St Thomas à Becket Chapel is a Grade II listed building situated in the town of Milford Haven. It was constructed in 1180 and dedicated to St Thomas Becket. It commanded fine views of the Haven estuary, situated on the north bank in open space. Along with two other chapels, now disappeared, at Herbrandston and St Anne's Head, it functioned not only as a Catholic place of worship, but also as a Beacon Chapel, or lighthouse to sailors. The chapel enjoyed a dependent relationship with the nearby Pill Priory.

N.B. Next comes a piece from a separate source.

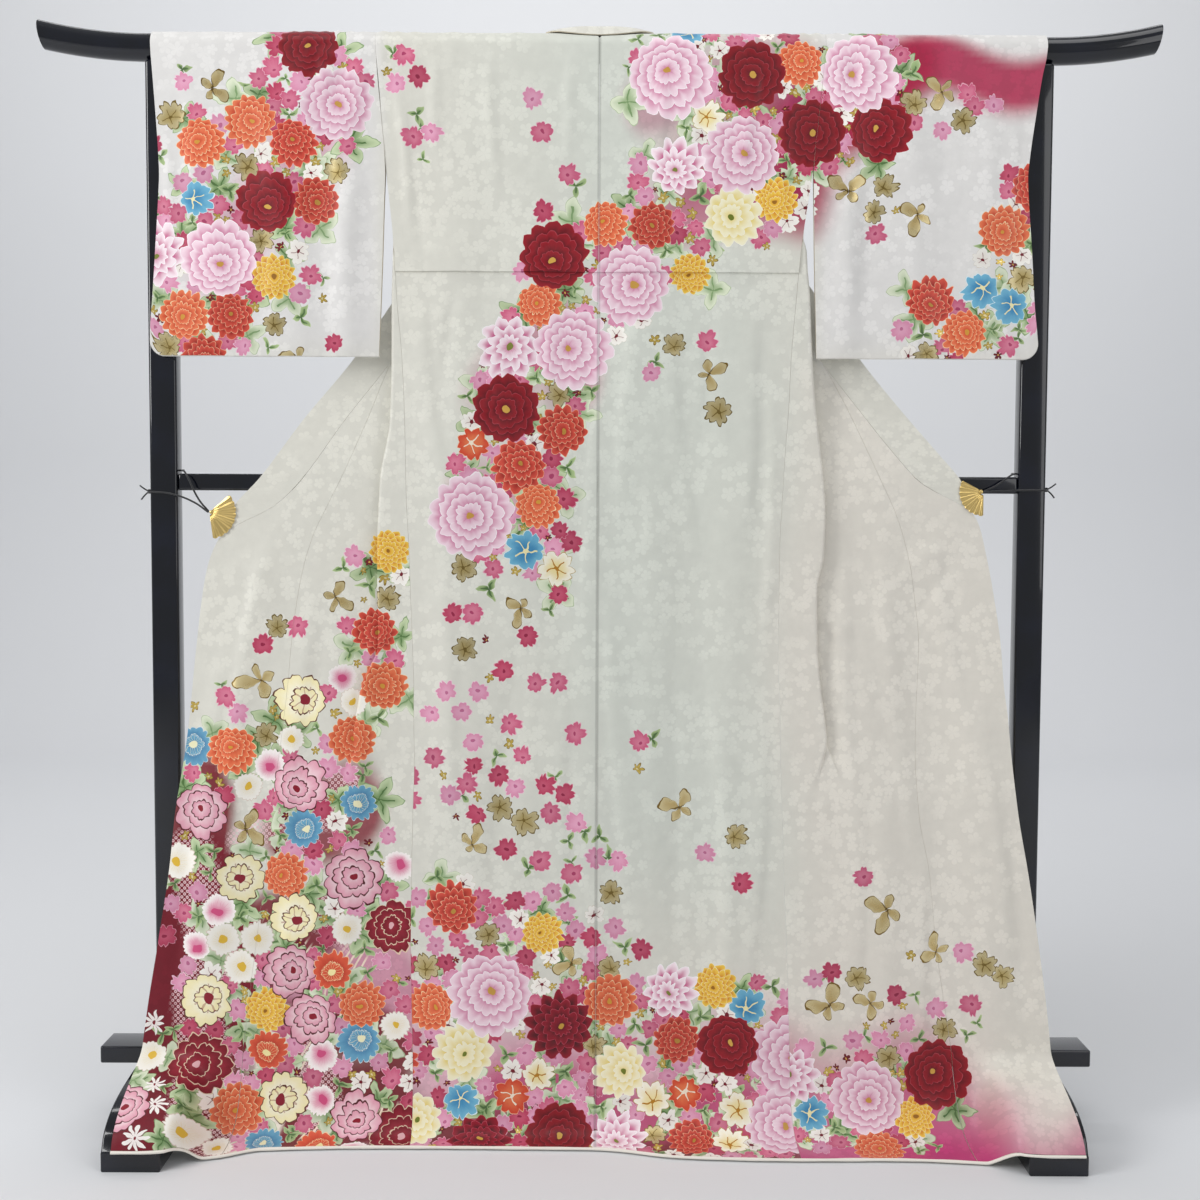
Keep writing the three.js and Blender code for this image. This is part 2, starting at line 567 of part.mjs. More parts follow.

By the 17th century the structure was in ruins, when it was occupied by Parliamentarian forces in 1644. It later acquired a function as storage for the battery located on the Rath.

In the twentieth century, it had become used as a pigsty and stable. In 1930, £1,000 was raised, and the building was reconstructed, work completed in 1938. It was re-consecrated as an Anglican chapel of ease. It is built of rubble stone with a graded slate roof, small nave and chancel, both with pointed barrel vaults. The interior is simple with plastered vaults, small niches each side in chancel and a curved rood beam with rood. The nave south facing windows have stained glass of 1935 and 1939 to Sir Hugh Thomas of Castle Hall. In 2012 it was privately sold, in spite of local opposition. In 2025 an application to Pembrokeshire Council was made to change the use of the building to provide an ancillary use for an adjacent dwelling, including the installation of suspended floor over original flagstone flooring, drainage connection for the provision of a toilet, and the addition of a first floor to be bolted to the existing stone walls.